The land reform movement began in Europe in the 1830s. Based on David Ricardo's law of rent, English Chartists argued that private land ownership was the cause of urban poverty. The theory was adapted through various influential social economists such as Karl Marx, Friedrich Engels, Karl Kautsky and Eduard Bernstein. John Stuart Mill, who endorsed nationalizing land but compensating landowners, founded the Land Tenure Reform Association in 1868; Henry George popularized a version of the proposal, in which land rents are nationalized without compensation but property rights are preserved, in his 1879 work Progress and Poverty.

An early proponent of land reform in Germany was Hermann Gossen with his 1854 book Die Entwicklung der Gesetze des menschlichen Verkehrs und der daraus fließenden Regeln für menschliches Handeln. The Austrian Theodor Hertzka published the utopian novel Freiland, ein soziales Zukunftsbild in 1889, promoting emigration to the "empty" New World. In opposition to this, Franz Oppenheimer published Freiland in Deutschland in 1894, arguing for cooperative-based settlements in Germany. Both were influenced by George, and agreed that it was possible to overcome capitalism—not through political conquest, but by cooperative economic subversion, which they claimed would naturally lead to social justice.[8] Although Hertzka criticized their theories, Freiland can be seen in the tradition of Owenism and Fourierism. Hertzka also influenced Theodor Herzl, the father of political Zionism. Herzl's Der Judenstaat was published as a direct reply to Hertzka in 1896, and his Altneuland, his best-elaborated vision for the Jewish state, mirrors the structure of Freiland. In 1911, Oppenheimer helped found the moshav Merhavia in Ottoman Palestine on the basis of co-operative land ownership.

The Prussian and later German government also designed official land reform programmes with limited success. In 1886 the Prussian Settlement Commission was created in West Prussia and Posen motivated by racist beliefs to increase the Germanization of former Polish territories.[9] The Commission oversaw developing administrative infrastructure for interior colonization in the German Reich such as centers of counseling, pension banks, cooperatives and private settlement companies like the Pommersche Ansiedlungsgesellschaft(1903) and Ostpreußische Landgesellschaft(1905). Dense city centers were untangled through the use of suburbs, allotment gardens and garden cities. Related publications were collected in the Archiv für innere Kolonisation[10] beginning in 1908. Ideas for the accommodation of soldiers returning from war originated in the start of World War I.[11] The Reichssiedlunggesetz ("Imperial Settlement Act") was passed in 1919.[12] To hasten the resettlement of refugees from Poland the Flüchtlingssiedlungsgesetz ("Refugee Settlement Act") was passed in 1923, leading to the relocation of about 2,500 refugees. Although settlements had been discussed as means to relieve urban poverty since 1918, results were "sobering".[11] Only 26,343 new settlements were created between 1919 and 1928; and 21,602 of these were in Prussia. This meant that only 25% of the intended area (Landlieferungssoll) of 1,413,706 ha (about 5,500 sq miles) was achieved.

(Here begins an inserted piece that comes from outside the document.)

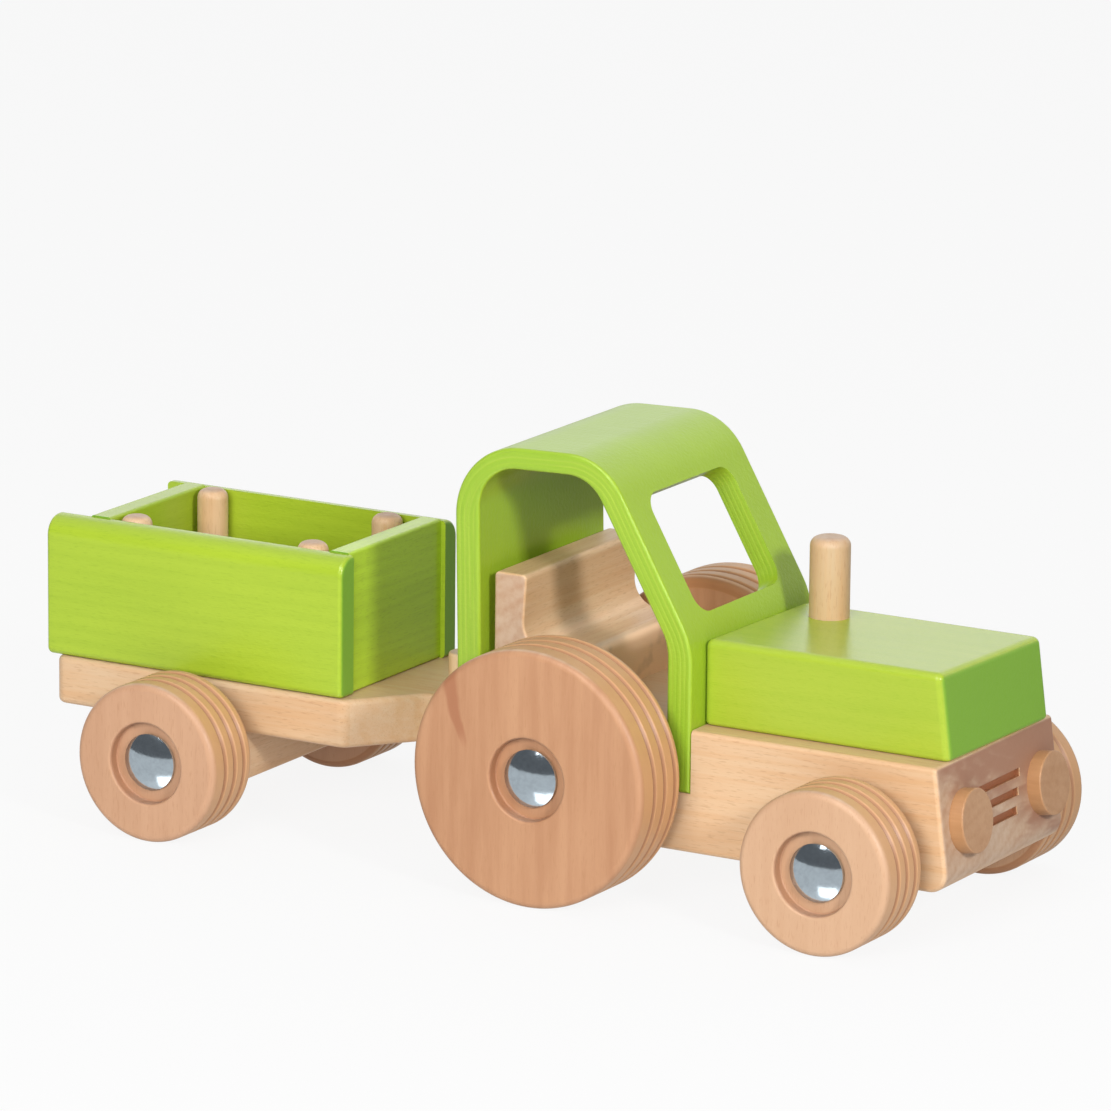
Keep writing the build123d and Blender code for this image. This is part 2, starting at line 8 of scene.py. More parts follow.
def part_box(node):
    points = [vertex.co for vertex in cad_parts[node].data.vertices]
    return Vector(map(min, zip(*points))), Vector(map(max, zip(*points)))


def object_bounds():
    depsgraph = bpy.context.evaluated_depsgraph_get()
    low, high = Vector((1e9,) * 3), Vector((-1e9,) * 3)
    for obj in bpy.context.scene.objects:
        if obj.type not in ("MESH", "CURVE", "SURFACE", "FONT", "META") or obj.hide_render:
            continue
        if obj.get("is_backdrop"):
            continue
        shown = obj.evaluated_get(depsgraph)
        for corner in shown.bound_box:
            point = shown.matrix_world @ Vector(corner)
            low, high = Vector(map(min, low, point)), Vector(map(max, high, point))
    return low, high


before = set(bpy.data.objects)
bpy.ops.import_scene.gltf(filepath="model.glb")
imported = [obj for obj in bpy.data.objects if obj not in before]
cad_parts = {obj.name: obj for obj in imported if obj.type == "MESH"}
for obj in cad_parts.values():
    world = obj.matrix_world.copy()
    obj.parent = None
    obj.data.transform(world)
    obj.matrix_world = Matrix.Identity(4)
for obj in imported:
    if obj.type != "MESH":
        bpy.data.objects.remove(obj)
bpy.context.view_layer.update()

bl_info = {
    "name": "Wooden Toy Tractor",
    "version": (1, 0, 0),
    "blender": (4, 5, 0),
    "location": "View3D > Sidebar > Toy Tractor",
    "description": "Finishes, lights and camera for a wooden toy tractor with its hitched trailer",
    "category": "Object",
}

MILLIMETRES = 1000.0
ALONG_X = (1.0, 0.0, 0.0)
ALONG_Y = (0.0, 1.0, 0.0)
ALONG_Z = (0.0, 0.0, 1.0)

# How far each step of a piece's shift moves its cut along the grain and the two ways across it
CUT_SHIFTS = (3.7, 1.0, -0.6)

# Figure of the wood in millimetres: length along the grain, then width across it
WANDER_GRAIN = (90, 18)
CLOUD_GRAIN = (70, 19)
STREAK_LENGTH = 42
STREAK_WIDTH = 1.5
WHEEL_STREAK_WIDTH = 3.2

# Millimetres that the rings wander each way across the grain, and a fleck's length to its width
RING_WANDER = (16, 10)
FLECK_SLIMNESS = 8

# The tree's pith across the grain in millimetres, from the origin before a piece's shift
BODY_PITH = (64, -90)
SEAT_PITH = (60, 20)
TRAILER_PITH = (30, -60)
BOARD_PITH = (70, -60)

# Noise where each mark of the wood begins to show and where it is full
STREAK_RANGE = (0.3, 0.72)
CLOUD_RANGE = (0.3, 0.7)
RAY_RANGE = (0.58, 0.72)
END_STREAK_RANGE = (0.35, 0.7)
LACQUER_STREAK_RANGE = (0.3, 0.75)
LACQUER_RAY_RANGE = (0.56, 0.72)
PLY_RAY_RANGE = (0.6, 0.75)

# How squarely a face cuts across the grain where it begins to look sawn and where it fully does
SAWN_RANGE = (0.7, 0.97)

# The nose's heartwood: its centre in shares of the block's half width and height, and its spread
HEART_CENTRE = (0.3, 1.5)
HEART_RINGS = 5
HEART_START = 0.7
HEART_FADE = 0.42

# The nose's slant, and how far its top stands behind the block's foremost edge, in metres
NOSE_SLANT = math.radians(7.6)
NOSE_SETBACK = 0.0034

# The scorched slots in metres: depth behind the nose's face, and reach from their middle
SCORCH_DEPTH = (0.00015, 0.0005)
SLOTS_HALF_HEIGHT = (0.008, 0.0085)
SLOTS_HALF_WIDTH = (0.0118, 0.0122)

# The seat: how squarely its front faces ahead, and where the low front ends in its height; they bound
# the painted light on its low front
SEAT_FRONT_RANGE = (0.4, 0.9)
SEAT_LOW_RANGE = (0.42, 0.5)
SMUDGE_RANGE = (0.52, 0.72)

# Where a wheel's tread begins, in shares of its radius and in metres in from its face
TREAD_EDGE = (0.9, 0.92)
TREAD_START = (0.0008, 0.0022)

# Share of a groove's depth over which the painted shade in it fades out toward the rim
GROOVE_FADE = 0.45

# The wall and the edge of a wheel's hub recess, in shares of the recess's radius: where its painted
# shade deepens and where it ends
RECESS_WALL = (0.9, 0.96)
RECESS_EDGE = (0.97, 1.0)

# The near rear wheel's resin streak, in shares of the wheel's radius
RESIN_ASIDE = 0.43
RESIN_LEAN = 0.26
RESIN_WANDER = 0.14
RESIN_FOOT = 0.1
RESIN_FOOT_WIDTH = 0.02
RESIN_WIDENING = 0.1
RESIN_EDGE = (0.55, 1.25)
RESIN_START = (0.14, 0.34)

# How squarely the cab's faces look up, and how squarely its layered edges look aside
LEVEL_RANGE = (0.45, 0.8)
EDGE_RANGE = (0.6, 0.9)

# Worn patches along the cab's layered edges: length in millimetres, and where they show
WORN_LENGTH = 30
WORN_RANGE = (0.35, 0.7)

# Corners of the bent cab's outline from its box, and its bends, in millimetres
CAB_REAR_FOOT_AHEAD = 1.3
CAB_REAR_TOP_BEHIND = 0.4
CAB_ROOF_REAR_DROP = 2.0
CAB_ROOF_FRONT_DROP = 0.1
CAB_SCREEN_RUN = 24.8
CAB_SCREEN_FOOT = 65.6
CAB_REAR_BEND = 18.5
CAB_FRONT_BEND = 17.0
CAB_FOOT_BEND = 20.0
BEND_EDGE = 0.01

# Turning marks of the steel: length and width in millimetres, where they show, and their height
# in metres
TURNING_GRAIN = (3, 1.4)
TURNING_RANGE = (0.35, 0.7)
TURNING_DEPTH = 0.00002

# Where the camera looks, behind the rear axle and above the floor, and how high the lights aim
VIEW_BEHIND_AXLE = 0.02419
VIEW_HEIGHT = 0.07469
AIM_HEIGHT = 0.045

# Width of the camera's sensor in millimetres
SENSOR_WIDTH = 36.0

# The floor's size in metres, and the share of glow in what the camera sees of it
FLOOR_SIZE = 14.0
FLOOR_SEEN_GLOW = 0.93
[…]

In 1931 three new laws were passed to create 100,000 new settlements.[13] But the cabinet was overturned in May 1932 due to accusations of "Settlement Bolshevism". The Drang nach Osten became a core principle of Nazi Germany expressed through the slogan "Blood and soil" and tied to the belief that the German people were to expand their Lebensraum into eastern Europe, conquering and displacing the native Slavic and Baltic population via Generalplan Ost. The settlement movement became coupled with official policies through the Artaman League.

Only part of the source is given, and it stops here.